Shultis charged with public lewdness

Dean M. Shultis

Dean M. Shultis

BETHLEHEM — Dean M. Shultis, 65, was arrested on Wednesday, July 26, for public lewdness because he was masturbating in a doctor’s waiting room, according to Bethlehem Police Commander Adam Hornick.

Police responded immediately, at 9 a.m., to calls from employees and patients at 1220 New Scotland Rd., Hornick said. The patients and employees, whom he described as “very concerned,” were interviewed as was Shultis, and video evidence was reviewed, Hornick said. Shultis was charged with one misdemeanor count of public lewdness.

Shultis could not be reached for comment.

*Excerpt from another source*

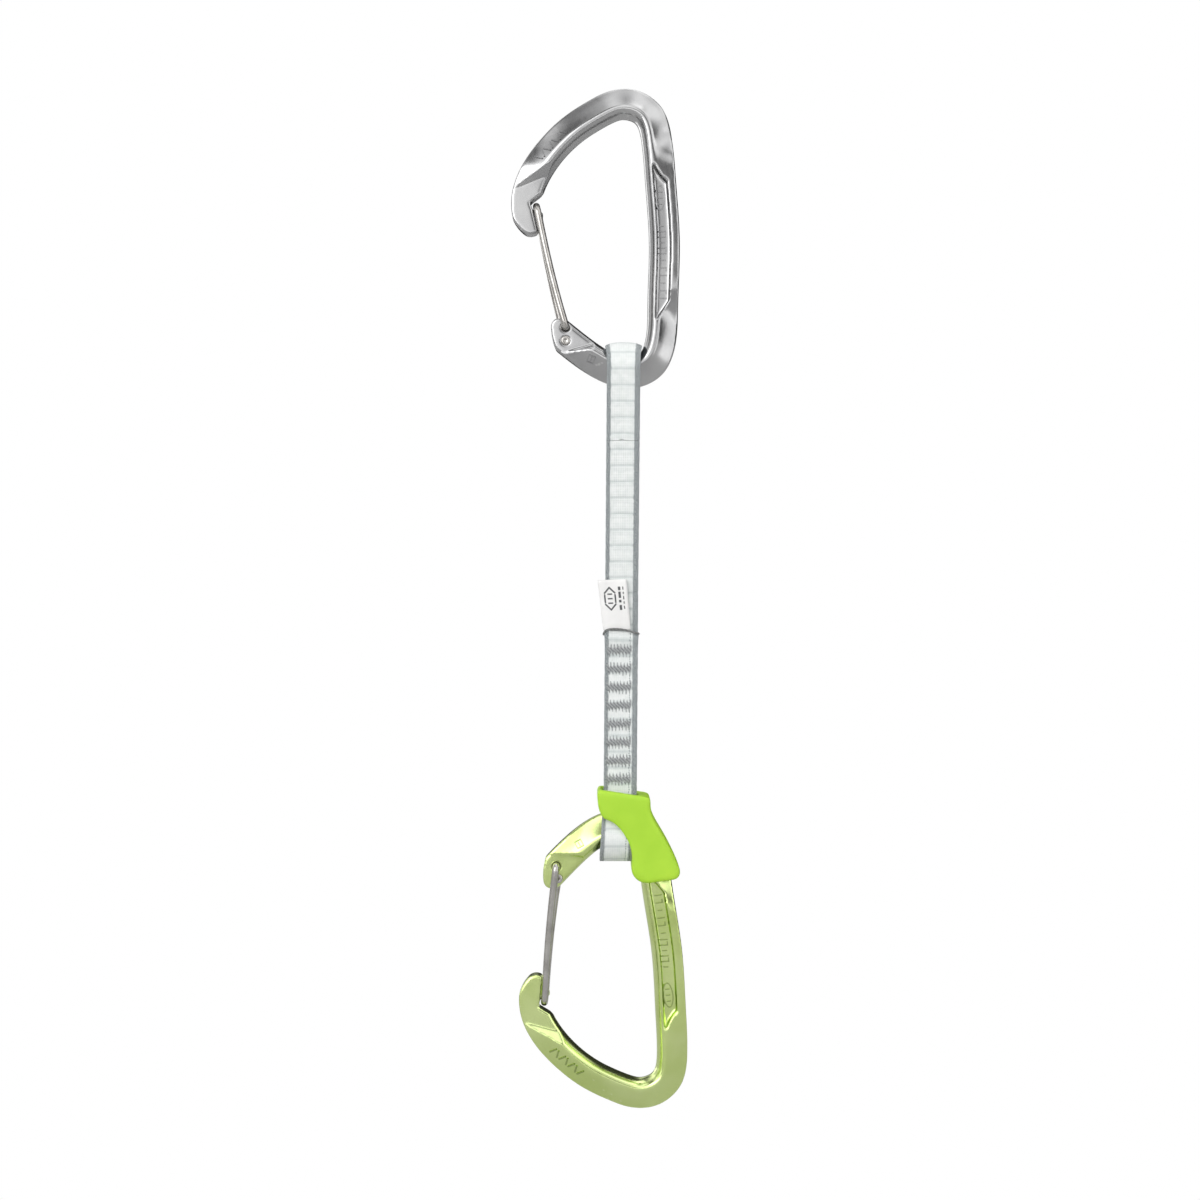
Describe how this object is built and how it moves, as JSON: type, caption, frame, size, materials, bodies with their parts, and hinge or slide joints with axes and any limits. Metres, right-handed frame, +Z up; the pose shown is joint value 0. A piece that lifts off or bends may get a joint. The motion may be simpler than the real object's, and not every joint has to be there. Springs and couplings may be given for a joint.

While Hornick said he could not reveal whether Shultis did or did not have a criminal record, he said, “We publicize incidents like this to try to see if other similar incidents occurred that were not reported. Or someone could have seen him in the act but not known who it was.”

Hornick concluded, “In my experience, it is rare that someone of that age would be doing this for the first time,” although he added, “We can’t cast aspersions because we don’t know.”

Shultis was scheduled to appear in Bethlehem Town Court on Tuesday, Aug. 1, at 4 p.m.

Bethlehem Police are requesting that anyone who has information in regards to this or other incidents with Shultis to call (518) 439-9973.

Clinical psychologist James M. Cantor, Ph.D., an expert in sexual offenses, told The Enterprise earlier that, while researchers don’t know with certainty what motivates exhibitionists, Karl Freund had developed the current framework most often used to understand them: Exhibitionism, such as masturbating in public, is one type of “courtship disorder.”

Human males, according to Freund’s theory, have a natural courtship cycle — visually identifying potential reproductive partners, signaling interest, physical preparatory contact and fondling, and then sexual intercourse.

Problems in the identification phase, Freund said, give rise to voyeurism; problems in the signaling phase lead to exhibitionism; and problems in the preparatory contact phase lead to rubbing one’s hands (toucherism) or pelvis (frottuerism) against an unconsenting partner for sexual gratification.